¨Los trapos sucios se lavan en casa¨

Il Cavaliere utiliza su poderío mediático para tratar de intimidar a sus críticos

Las broncas políticas en Italia se parecen a los líderes de sus partidos. Las del centroizquierda son muchas, previsibles y aburridas. Las del centroderecha, en cambio, son únicas, estridentes, construidas a base de coacciones, amenazas, juego sucio y finales inesperados. Como Silvio Berlusconi, que este lunes, después de hacer saltar por los aires el Gobierno de Enrico Letta y de intimidar a sus propios ministros díscolos a través de un periódico de su propiedad, reunió a sus diputados y les habló como si no hubiera pasado nada: «Me he reunido con los ministros y está todo aclarado. Los trapos sucios se lavan en casa. Para nosotros, este Gobierno ha terminado».

El capo no acepta que le tosan. No está acostumbrado. Tal vez alguna traición aislada, como la de su antiguo aliado Gianfranco Fini, al que todavía le suenan los oídos. Pero lo del domingo, más que una tos, parecía el principio de un catarro que, a sus 77 años y con una condena por evasión fiscal pendiente de dejarlo fuera del Senado y en arresto domiciliario, podía resultar fatal. Los cinco ministros que habían aceptado la orden de Il Cavaliere de presentar la dimisión para dejar caer al Gobierno de Letta, incluido el vicepresidente y delfín Angelino Alfano, se permitieron la osadía de mostrar públicamente su desacuerdo. Declararon que el jefe había actuado bajo el influjo del ala más radical del partido -los halcones- y que Italia en estos momentos necesitaba más mesura. Este lunes, al amanecer, cuando el repartidor dejó en sus portales Il Giornale, el periódico de la familia Berlusconi, traía un mensajito.

Muy claro. En la portada, para que no se les fuera a pasar leerlo. Un comentario del director, Alessandro Sallusti, nombraba por sus apellidos a los rebeldes -Alfano, Quagliariello, Lorenzin, Lupi e Di Girolamo-, los emparejaba con la traición de Fini y les advertía de que el equivocado no era el jefe Berlusconi, sino ellos. Avisados quedaban. Unas horas después, los cinco aludidos publicaban un mensaje en el que daban acuse de recibo de la amenaza y la mandaban de vuelta: «Debemos decir enseguida al director de Il Giornale que nosotros no tenemos miedo. Si piensa intimidarnos a nosotros y al libre debate en nuestro movimiento político, se equivoca de plano. Si piensas amedrentarnos con la comparación de Gianfranco Fini, debe saber que no hay casa en Montecarlo con la que construir una campaña». Mal rollito, tal vez incluso peligroso…
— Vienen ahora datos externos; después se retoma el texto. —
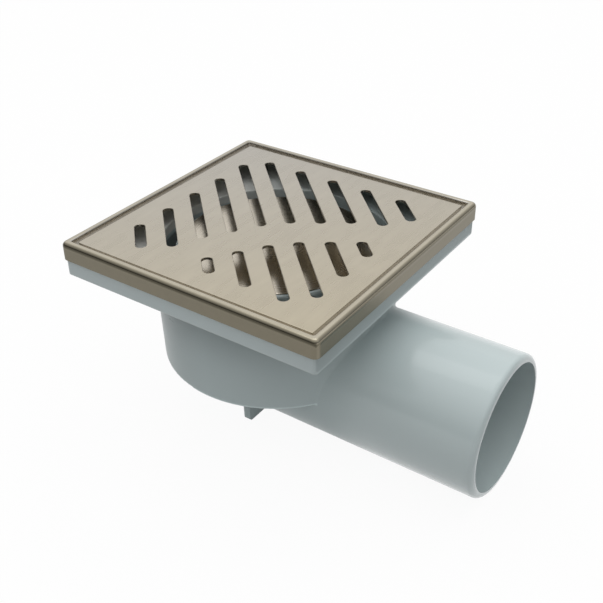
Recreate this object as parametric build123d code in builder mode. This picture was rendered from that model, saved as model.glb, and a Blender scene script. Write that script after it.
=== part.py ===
from build123d import *
import os
from math import sqrt

# Floor gully trap: a slotted steel grate in a steel trim, on a square plastic inlet tray.
# A round bowl under the tray holds the water, and a bell over a standpipe makes the seal.
# Millimetres. The origin is on the floor under the bowl's axis, +Z up, +X towards the outlet.

os.makedirs("parts", exist_ok=True)

# Outlet spigot, and the channel that feeds it under the bowl and tapers a little
pipe_od = 75.0
pipe_wall = 3.8
pipe_reach = 136.0
spigot_length = 68.0
channel_taper = 0.1
mouth_round = 3.0

# Bowl
bowl_r_base = 62.6
bowl_r_top = 64.0
bowl_wall = 2.5
bowl_base_rise = 0.2
bowl_floor = 3.0
bowl_edge_round = 1.0
bowl_inner_round = 3.0
junction_round = 2.0

# Foot that keeps the bowl level on the floor
foot_width = 63.0
foot_draft = 1.5
foot_thickness = 4.0
foot_corner = 2.0

# Inlet tray
tray_side = 151.7
tray_corner = 2.2
tray_wall = 2.5
tray_height = 18.7
tray_depth = 12.0
tray_floor = 2.5
tray_edge_round = 0.6
inlet_edge_round = 0.8
under_rib = 2.0
under_rib_count = 16
seat_post_width = 3.0
seat_post_depth = 4.0
seat_post_spacing = 50.0
seat_posts_per_side = 3

# Standpipe, and the gaps over its rim and under the bell's lip
lip_clearance = 9.6
weir_gap = 10.6
standpipe_od = 55.0
standpipe_wall = 2.5
standpipe_lead_in = 0.6

# Steel trim, folded from one sheet
overall_height = 110.5
trim_sheet = 0.9
trim_gap = 0.1
trim_skirt = 9.6
trim_width = 3.9
trim_round = 2.2
trim_inner_round = 0.7
trim_ledge = 4.5
trim_opening_corner = 0.8
trim_fold_gap = 0.2

# Grate, with its slots placed along the diagonal that they follow
grate_recess = 1.2
grate_thickness = 1.5
grate_gap = 2.4
grate_corner = 1.0
grate_edge_round = 0.3
slot_edge_bevel = 0.2
slot_width = 5.6
slot_pitch = 15.33
rear_slot_field = 112.1
front_slot_field = 110.2
rear_slot_ends = (-1.2, 2.1, 5.25, 10.7, 8.95)
front_slot_starts = (24.05, 26.8, 29.9)

# Bell and its steel cap
bell_od = 105.0
bell_wall = 2.2
bell_crown = 2.5
bell_shoulder = 1.5
bell_rib = 2.2
bell_rib_count = 4
bell_rib_grip = 8.0
bell_rib_relief = 4.0
bell_clearance = 0.3
cap_rim = 1.55
cap_thickness = 0.8
cap_recess = 0.3
cap_gap = 0.15
cap_rise = 0.4
cap_edge_round = 0.2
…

Con esos antecedentes, el día transcurrió entretenido. La fractura en el PDL parecía clara, así que los medios se dedicaron a hacer listas dividiendo al PDL en halcones (los más berlusconianos que Berlusconi), palomas (los moderados) y los mediopensionistas, que tratan de mediar entre unos y otros y que, como suele suceder, se llevarán las bofetadas sueltas. ¿Sería capaz Letta, que el miércoles se presentará ante la confianza del Parlamento, romper la uniformidad del PDL y arrancarle algunos diputados a Berlusconi? Algún comentarista trajo a colación que, pese a las aguas revueltas, a Letta, de natural serio, se le había instalado desde hacía un par de días una sonrisa socarrona en el rostro, como si él y el presidente, Giorgio Napolitano, supieran que el partido de Berlusconi ya no era el cuartel de ordeno y mando que hasta ahora. De ser verdad, sería histórico.

Entre tanto, Berlusconi regresó a Roma. Entró en el palacio Grazioli con gafas oscuras y cargando a Dudù, el caniche blanco de su prometida, y enseguida todas las esperanzas empezaron a desvanecerse. El político y magnate habló con sus ministros y después se acercó a la Cámara de Diptuados a reunirse con sus parlamentarios.